1% of 110 million "television households" = 1.1 million households

(A "television household" is one with at least one TV. That constitutes over 99% of households in the US.)

Nielsen doesn't assume there are only 110 million TVs in the US, but 110 million television households. In the sampled households every set is monitored either with a meter or with diaries (one diary per TV). Since most homes in the US have multiple sets it's certainly possible in theory for the sum of the household ratings for all shows in a given timeslot to exceed 100%. (Since some fraction of the households are not watching TV, exceeding 100% may not happen very often in practice. Viewing is highest on Sunday evenings in the winter, but even then if my recollection serves me, only about 70-80% of households have a television turned on.)

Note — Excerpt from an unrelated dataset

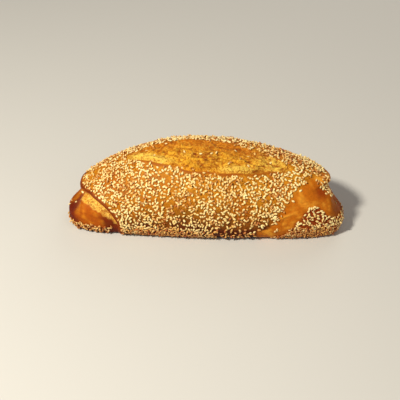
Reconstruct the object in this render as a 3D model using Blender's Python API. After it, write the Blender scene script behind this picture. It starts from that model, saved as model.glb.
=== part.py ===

Advertisers are usually less interested in household ratings than person ratings (the percent of people watching a given show) and even more interested in the ratings within certain key demographics. For decades the primary target audience was women 18-39 years of age, since they were seen as the primary purchasers of the types of consumer products television has advertised since its infancy. Nowadays there's much more targeted marketing, of course, especially since cable and satellite delivery fractured the audience. To deliver person ratings Nielsen uses "people meters" in some markets and diaries everywhere else. (rooboy and I have talked about these technologies previously in this thread so I won't go into them here.) For instance, Mom and Sis might be watching American Idol on TV #1, while Dad watches The Golf Channel on TV#2, little Bobby plays Halo on TV#3, and TV#4 is turned off. The ladies count toward the person ratings of American Idol, Dad counts toward the person ratings of TGC, and Bobby doesn't count into the ratings of any show. At the household level this household counts twice, once in the ratings for Idol and again in the ratings for TGC.